**** Dataset records

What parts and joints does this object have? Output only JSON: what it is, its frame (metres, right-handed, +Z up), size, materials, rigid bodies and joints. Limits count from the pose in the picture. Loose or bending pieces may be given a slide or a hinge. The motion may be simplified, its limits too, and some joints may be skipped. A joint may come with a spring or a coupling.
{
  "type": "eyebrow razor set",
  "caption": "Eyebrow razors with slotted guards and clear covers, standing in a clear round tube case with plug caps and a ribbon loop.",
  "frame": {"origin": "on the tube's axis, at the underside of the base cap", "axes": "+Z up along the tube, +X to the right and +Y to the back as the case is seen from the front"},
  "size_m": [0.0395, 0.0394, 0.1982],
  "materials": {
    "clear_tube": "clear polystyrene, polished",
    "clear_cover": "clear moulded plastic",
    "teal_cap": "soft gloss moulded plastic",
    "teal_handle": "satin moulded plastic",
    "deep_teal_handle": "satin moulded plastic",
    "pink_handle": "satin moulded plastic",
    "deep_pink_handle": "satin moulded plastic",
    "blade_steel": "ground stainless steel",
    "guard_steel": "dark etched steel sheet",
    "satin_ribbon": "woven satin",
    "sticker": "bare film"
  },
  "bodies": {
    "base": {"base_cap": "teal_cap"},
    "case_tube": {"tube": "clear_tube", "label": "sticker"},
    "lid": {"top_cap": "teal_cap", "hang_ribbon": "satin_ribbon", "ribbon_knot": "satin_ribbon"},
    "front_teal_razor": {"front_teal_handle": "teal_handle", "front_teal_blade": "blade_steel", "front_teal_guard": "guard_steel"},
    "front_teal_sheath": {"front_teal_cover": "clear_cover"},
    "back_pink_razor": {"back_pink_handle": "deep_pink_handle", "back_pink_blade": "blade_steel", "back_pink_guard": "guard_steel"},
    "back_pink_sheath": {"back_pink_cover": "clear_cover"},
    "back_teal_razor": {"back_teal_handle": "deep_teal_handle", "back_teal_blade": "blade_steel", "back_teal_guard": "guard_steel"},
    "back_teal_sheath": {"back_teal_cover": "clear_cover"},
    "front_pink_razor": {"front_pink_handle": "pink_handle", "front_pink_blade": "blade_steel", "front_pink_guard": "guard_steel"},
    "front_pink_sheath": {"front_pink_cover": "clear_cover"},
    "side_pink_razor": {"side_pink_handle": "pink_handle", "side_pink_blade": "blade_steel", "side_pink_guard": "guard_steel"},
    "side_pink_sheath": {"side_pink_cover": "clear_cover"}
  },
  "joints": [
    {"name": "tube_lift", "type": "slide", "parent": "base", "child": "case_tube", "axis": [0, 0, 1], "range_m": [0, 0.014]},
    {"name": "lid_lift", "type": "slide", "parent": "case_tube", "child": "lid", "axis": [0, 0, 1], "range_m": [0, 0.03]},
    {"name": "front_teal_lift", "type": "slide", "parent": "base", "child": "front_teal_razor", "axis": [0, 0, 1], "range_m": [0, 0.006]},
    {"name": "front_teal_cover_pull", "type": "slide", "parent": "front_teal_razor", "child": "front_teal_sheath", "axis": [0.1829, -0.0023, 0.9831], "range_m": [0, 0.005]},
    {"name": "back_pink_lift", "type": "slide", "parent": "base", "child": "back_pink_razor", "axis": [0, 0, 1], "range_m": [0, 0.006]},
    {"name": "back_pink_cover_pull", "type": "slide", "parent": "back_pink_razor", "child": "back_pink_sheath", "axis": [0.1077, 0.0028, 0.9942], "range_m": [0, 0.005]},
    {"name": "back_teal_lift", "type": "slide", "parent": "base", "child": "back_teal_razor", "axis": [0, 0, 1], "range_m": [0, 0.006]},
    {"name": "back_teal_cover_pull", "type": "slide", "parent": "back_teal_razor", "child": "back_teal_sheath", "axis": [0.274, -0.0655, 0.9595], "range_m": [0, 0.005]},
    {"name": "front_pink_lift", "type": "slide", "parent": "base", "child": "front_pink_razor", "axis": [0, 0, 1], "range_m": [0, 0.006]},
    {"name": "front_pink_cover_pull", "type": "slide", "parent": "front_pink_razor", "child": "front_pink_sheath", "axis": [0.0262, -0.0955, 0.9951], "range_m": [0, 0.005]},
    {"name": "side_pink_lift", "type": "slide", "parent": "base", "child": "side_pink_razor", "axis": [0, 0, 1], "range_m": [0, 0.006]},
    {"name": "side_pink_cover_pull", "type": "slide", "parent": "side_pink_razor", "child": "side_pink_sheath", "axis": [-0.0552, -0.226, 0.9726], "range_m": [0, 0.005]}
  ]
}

********
**** Dataset records

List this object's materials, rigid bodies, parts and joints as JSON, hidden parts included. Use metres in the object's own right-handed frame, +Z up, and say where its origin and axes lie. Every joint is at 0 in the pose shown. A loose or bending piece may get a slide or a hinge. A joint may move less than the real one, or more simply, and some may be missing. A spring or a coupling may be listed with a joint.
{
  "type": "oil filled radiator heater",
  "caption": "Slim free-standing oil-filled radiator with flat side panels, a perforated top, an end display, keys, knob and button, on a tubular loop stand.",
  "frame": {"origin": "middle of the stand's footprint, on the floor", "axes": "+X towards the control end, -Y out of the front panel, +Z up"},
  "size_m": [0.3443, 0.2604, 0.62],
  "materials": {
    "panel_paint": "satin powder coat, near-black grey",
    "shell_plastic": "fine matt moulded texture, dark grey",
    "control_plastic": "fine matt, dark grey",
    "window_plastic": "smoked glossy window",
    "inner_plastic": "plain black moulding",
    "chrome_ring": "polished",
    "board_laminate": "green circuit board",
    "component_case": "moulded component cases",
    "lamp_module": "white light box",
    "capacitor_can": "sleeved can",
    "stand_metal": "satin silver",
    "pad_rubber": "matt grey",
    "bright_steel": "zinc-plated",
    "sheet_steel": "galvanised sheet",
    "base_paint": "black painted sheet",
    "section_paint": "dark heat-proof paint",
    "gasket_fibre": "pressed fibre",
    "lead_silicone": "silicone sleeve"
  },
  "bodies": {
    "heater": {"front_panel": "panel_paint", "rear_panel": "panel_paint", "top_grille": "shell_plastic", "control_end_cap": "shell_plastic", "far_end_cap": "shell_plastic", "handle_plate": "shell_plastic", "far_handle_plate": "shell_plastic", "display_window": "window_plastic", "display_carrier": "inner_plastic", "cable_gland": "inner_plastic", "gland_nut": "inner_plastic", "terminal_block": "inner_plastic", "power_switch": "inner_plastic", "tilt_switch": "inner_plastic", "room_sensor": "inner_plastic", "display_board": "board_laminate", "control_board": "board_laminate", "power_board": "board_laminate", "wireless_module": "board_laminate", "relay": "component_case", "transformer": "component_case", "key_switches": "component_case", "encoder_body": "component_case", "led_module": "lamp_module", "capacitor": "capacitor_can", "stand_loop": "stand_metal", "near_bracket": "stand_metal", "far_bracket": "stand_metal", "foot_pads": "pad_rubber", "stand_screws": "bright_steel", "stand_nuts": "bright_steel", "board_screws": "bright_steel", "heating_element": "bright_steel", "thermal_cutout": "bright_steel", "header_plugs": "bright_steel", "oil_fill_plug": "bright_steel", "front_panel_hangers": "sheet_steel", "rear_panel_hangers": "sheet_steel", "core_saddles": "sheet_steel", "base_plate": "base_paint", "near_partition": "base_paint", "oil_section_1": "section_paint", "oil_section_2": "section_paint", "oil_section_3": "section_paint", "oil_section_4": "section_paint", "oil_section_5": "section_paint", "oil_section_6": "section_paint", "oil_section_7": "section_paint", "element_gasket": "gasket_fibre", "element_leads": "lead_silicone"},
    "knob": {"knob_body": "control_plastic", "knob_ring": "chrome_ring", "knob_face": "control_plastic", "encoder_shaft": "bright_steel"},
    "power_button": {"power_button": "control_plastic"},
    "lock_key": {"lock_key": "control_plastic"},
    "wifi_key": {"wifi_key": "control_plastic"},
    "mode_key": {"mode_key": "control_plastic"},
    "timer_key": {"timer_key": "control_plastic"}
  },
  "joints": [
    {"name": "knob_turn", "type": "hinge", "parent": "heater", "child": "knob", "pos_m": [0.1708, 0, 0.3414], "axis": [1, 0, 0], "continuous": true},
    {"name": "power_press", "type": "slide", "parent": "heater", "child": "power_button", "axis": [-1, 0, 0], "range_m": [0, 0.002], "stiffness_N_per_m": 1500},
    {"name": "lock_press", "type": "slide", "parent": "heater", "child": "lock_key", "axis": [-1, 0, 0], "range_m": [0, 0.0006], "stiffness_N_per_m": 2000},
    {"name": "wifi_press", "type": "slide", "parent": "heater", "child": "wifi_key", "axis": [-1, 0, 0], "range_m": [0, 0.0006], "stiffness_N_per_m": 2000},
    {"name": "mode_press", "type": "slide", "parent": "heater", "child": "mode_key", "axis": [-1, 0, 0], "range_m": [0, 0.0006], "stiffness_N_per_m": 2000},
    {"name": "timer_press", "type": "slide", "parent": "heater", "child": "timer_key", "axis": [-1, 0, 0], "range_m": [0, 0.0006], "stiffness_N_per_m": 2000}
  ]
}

********
**** Dataset records

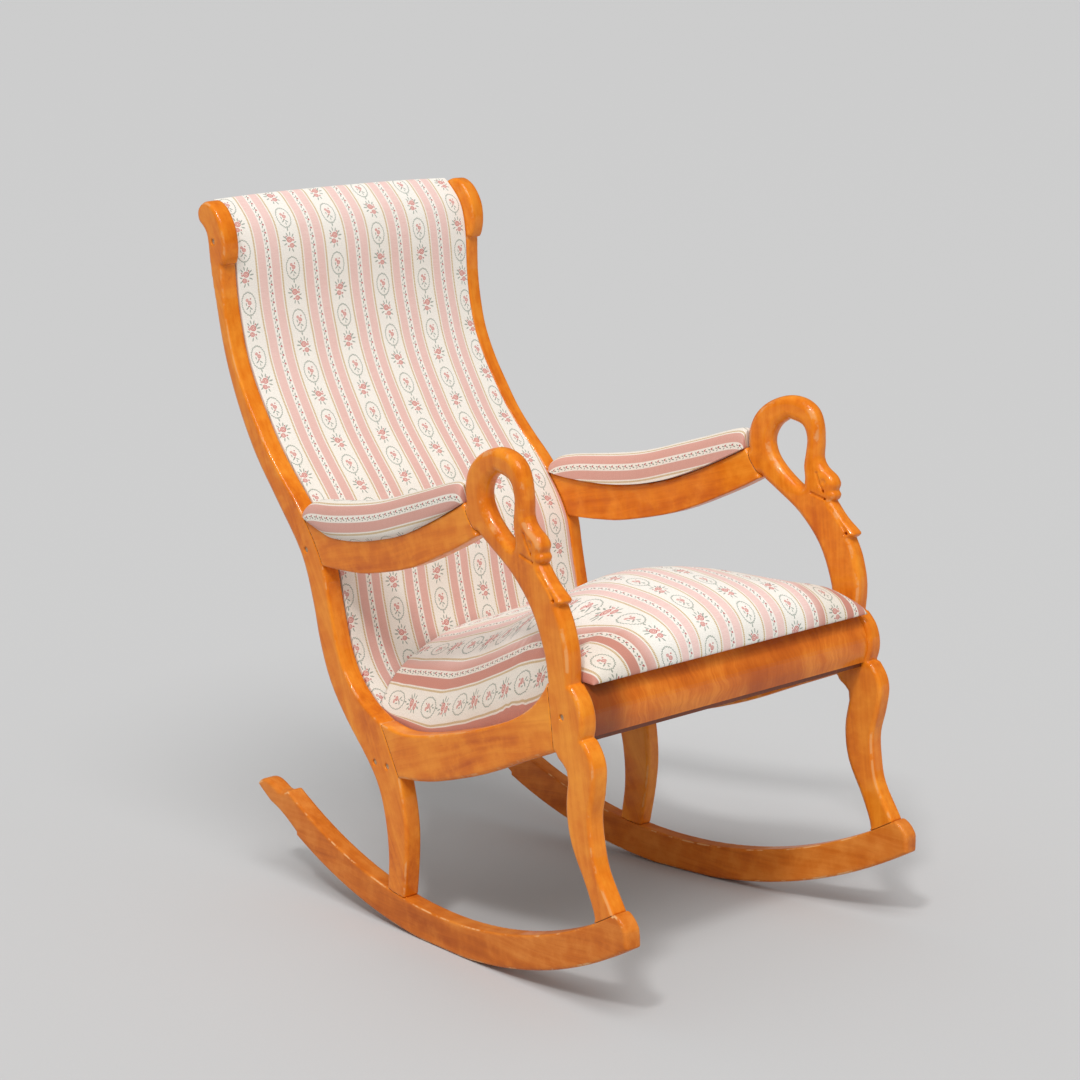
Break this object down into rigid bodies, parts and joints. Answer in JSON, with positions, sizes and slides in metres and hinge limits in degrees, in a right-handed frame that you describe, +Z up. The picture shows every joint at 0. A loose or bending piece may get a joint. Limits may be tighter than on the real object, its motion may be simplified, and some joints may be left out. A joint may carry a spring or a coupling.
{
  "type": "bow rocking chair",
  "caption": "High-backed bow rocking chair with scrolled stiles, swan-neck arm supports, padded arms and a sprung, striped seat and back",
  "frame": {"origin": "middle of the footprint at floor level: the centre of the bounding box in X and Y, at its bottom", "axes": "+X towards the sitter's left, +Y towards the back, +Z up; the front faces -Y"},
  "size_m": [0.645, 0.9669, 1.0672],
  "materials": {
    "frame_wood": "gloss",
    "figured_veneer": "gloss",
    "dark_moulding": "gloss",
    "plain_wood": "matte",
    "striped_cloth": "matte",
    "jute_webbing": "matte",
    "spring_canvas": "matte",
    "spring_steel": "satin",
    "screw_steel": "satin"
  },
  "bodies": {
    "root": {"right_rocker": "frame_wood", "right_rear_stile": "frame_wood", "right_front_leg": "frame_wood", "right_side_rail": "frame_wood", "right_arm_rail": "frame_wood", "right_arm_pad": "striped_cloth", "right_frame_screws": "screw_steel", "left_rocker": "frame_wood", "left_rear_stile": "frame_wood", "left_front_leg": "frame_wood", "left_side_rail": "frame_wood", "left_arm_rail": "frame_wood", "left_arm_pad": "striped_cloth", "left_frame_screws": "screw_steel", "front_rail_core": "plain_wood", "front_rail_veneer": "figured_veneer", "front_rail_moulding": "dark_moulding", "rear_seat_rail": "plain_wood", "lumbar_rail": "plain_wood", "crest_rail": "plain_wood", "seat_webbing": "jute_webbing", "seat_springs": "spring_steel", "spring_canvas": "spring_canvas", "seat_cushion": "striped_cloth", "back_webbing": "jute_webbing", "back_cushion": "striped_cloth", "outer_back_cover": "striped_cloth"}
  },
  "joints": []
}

********

__Task objective__
Above are the records. Identify each line that contains the word "handed".

__Result of the task__
What parts and joints does this object have? Output only JSON: what it is, its frame (metres, right-handed, +Z up), size, materials, rigid bodies and joints. Limits count from the pose in the picture. Loose or bending pieces may be given a slide or a hinge. The motion may be simplified, its limits too, and some joints may be skipped. A joint may come with a spring or a coupling.
List this object's materials, rigid bodies, parts and joints as JSON, hidden parts included. Use metres in the object's own right-handed frame, +Z up, and say where its origin and axes lie. Every joint is at 0 in the pose shown. A loose or bending piece may get a slide or a hinge. A joint may move less than the real one, or more simply, and some may be missing. A spring or a coupling may be listed with a joint.
Break this object down into rigid bodies, parts and joints. Answer in JSON, with positions, sizes and slides in metres and hinge limits in degrees, in a right-handed frame that you describe, +Z up. The picture shows every joint at 0. A loose or bending piece may get a joint. Limits may be tighter than on the real object, its motion may be simplified, and some joints may be left out. A joint may carry a spring or a coupling.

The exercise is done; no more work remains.